Peruleros, Lima merchants who bought directly in Spain and avoided the expensive fleets and royal taxes, joined French, Dutch and Portuguese traders who landed goods in Argentina’s Río de la Plata and then carted them overland. At least a quarter of Potosí’s silver exited through these illegal routes.
Potosí also reached across the Pacific. Peruvian merchants sent silver to Acapulco, Mexico, partly in trade for Mexican cacao and cochineal, but mainly for Asian goods. From Acapulco the Manila Galleons shipped Cerro Rico’s treasure to the Spanish-owned Philippines, which was an emporium for Chinese porcelain and silks, Indian and Persian carpets, perfume from Malacca, cloves from Java, cinnamon from Ceylon and pepper from India. Anything available in Seville, London or Amsterdam could also be bought in Potosí—at a much higher price. But when one owns a silver mountain, price, distance and difficulties shrink in importance. Potosí brought the world to it. Potosí’s wealth was legendary. “To be as rich as Potosí” was the ultimate dream.

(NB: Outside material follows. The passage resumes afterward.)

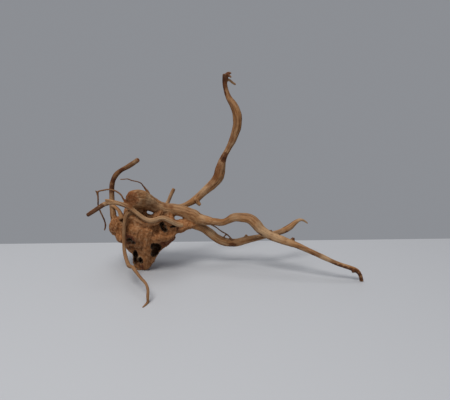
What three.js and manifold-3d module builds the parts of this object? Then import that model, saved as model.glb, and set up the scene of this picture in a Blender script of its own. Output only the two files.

Then the silver gave out. After more than a century of prosperity, declining quality of ore and increased problems with production forced mines to close down. By 1800 the thriving metropolis, once the equal of any of Europe’s leading cities, had become little more than a ghost town. And the world, which had once strained to serve its greatest delicacies and luxuries to the distant miners, forgot about Potosí.